Robert Talbut has made a tactical change to the Governed Portfolios asset allocation. He has decided to scale back further our exposure to risk assets. The change takes effect from 3 May 2012.

Tactical position as at
1 March 2012

New tactical position as at 
3 May 2012

Equities

Overweight

Neutral

Corporate Bonds

Overweight

Overweight

Index-Linked Bonds

Underweight

Underweight

Property

Underweight

Underweight

Cash

Neutral

Overweight

“After a strong rally from both equities and corporate bonds we decided to reduce our overweight position to these assets in March. This was on the basis that after such a strong rally we thought progress would become far more difficult and since then risk markets have traded largely sideways.
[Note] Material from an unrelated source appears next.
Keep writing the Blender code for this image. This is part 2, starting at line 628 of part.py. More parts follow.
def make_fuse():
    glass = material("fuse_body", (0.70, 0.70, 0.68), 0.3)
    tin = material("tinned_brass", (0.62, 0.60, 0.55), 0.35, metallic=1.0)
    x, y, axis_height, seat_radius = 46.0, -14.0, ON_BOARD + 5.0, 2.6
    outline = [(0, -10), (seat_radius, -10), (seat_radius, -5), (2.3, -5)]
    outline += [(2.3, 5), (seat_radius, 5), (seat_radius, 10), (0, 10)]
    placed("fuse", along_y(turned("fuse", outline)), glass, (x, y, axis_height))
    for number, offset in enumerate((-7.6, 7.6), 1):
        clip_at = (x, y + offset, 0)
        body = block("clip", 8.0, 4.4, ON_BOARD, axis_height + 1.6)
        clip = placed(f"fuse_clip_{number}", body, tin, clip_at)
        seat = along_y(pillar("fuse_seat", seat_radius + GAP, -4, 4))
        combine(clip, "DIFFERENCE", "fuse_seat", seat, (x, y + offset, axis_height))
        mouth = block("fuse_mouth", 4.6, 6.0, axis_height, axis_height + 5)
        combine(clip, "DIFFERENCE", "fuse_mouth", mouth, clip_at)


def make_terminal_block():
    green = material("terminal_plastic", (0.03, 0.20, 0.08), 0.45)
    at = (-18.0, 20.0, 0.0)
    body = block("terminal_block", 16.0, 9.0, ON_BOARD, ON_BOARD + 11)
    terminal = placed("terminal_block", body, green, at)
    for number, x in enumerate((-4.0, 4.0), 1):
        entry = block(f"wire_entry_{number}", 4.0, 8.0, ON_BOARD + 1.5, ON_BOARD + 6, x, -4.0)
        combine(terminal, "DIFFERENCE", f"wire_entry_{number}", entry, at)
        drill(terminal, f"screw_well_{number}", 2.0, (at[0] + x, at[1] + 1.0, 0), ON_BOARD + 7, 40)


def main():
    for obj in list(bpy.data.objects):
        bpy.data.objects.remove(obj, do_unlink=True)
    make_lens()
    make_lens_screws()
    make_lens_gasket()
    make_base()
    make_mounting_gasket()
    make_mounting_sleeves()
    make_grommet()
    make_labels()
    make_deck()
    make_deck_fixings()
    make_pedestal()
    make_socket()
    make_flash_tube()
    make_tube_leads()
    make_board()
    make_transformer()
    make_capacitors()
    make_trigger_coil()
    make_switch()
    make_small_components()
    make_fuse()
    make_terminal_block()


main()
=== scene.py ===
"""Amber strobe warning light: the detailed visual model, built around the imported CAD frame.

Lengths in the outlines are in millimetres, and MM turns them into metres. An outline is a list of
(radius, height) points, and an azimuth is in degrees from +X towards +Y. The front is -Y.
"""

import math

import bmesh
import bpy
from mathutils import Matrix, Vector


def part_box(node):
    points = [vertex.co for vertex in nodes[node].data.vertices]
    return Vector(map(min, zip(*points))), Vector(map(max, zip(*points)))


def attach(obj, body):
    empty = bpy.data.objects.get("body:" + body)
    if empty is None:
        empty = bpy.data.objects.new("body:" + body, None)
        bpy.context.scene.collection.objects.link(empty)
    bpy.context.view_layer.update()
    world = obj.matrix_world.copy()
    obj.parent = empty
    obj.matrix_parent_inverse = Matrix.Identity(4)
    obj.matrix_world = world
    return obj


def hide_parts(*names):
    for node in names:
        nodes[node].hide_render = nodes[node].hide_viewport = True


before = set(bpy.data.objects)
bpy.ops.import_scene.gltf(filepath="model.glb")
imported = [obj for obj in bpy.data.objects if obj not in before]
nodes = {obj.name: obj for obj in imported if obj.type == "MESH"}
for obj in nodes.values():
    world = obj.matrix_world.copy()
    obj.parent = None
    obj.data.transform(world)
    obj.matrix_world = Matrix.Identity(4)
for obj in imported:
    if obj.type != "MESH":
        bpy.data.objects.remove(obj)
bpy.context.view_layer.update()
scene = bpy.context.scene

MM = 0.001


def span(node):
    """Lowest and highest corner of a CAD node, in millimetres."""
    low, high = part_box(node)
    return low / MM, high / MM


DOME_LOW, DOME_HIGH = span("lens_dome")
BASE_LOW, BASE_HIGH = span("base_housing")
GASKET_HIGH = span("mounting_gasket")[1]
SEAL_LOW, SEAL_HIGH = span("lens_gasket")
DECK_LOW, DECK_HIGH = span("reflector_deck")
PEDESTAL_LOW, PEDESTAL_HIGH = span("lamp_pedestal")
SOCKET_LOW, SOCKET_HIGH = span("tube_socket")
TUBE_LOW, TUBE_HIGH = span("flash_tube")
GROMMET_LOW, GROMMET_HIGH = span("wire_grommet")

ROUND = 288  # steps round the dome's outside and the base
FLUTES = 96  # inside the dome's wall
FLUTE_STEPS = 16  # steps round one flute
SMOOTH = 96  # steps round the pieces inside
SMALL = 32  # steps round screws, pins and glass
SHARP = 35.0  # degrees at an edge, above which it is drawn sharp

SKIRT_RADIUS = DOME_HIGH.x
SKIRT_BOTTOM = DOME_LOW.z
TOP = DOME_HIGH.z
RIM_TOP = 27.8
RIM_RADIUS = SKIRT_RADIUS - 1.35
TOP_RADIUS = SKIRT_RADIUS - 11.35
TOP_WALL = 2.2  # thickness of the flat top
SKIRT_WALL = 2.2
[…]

Today we are further reducing our exposure to these assets for a range of reasons. Firstly, while economic data in the early months of the year was quite encouraging in terms of the belief that the US was picking up momentum and that Europe was not faring as badly as many had feared, more recent figures would suggest that economic progression is unlikely to be as assured as was hoped. Elsewhere in the world the UK economy is definitely struggling and even in the Far East data does appear to suggest some softening in activity. Secondly, financial markets were buoyed by the injections of liquidity from the ECB which encouraged the view that the significant issues around the banking sector and sovereign debt sales were being pushed sufficiently far into the future to allow investors to suspend many of their concerns. However more lately this constructive tone has started to be replaced by an appreciation that the monetary stimulus was more of a palliative rather than a panacea and worries are again staring to grow around the unhealthy linkage between banks in Europe and the financing of their governments together with a realisation that banks were still very intent on reducing the size of their balance sheets causing a further negative impulse into the European economy. Lastly we believe that politics is likely to be a growing theme over the next few weeks. The number of governments that are struggling to implement austerity policies against a background of softening economic growth is growing and we believe that this is only likely to get worse and hence create greater uncertainty. It also appears as if the various central banks have now set a relatively high bar for the introduction of any further monetary stimulus and in effect things would need to get appreciably worse before they would act.

Therefore for all these reasons we have decided to scale back further our exposure to risk assets. The resulting asset allocation would be a neutral position in equities and smaller overweight in corporate credit, a smaller underweight in index-linked and an overweight position in cash.”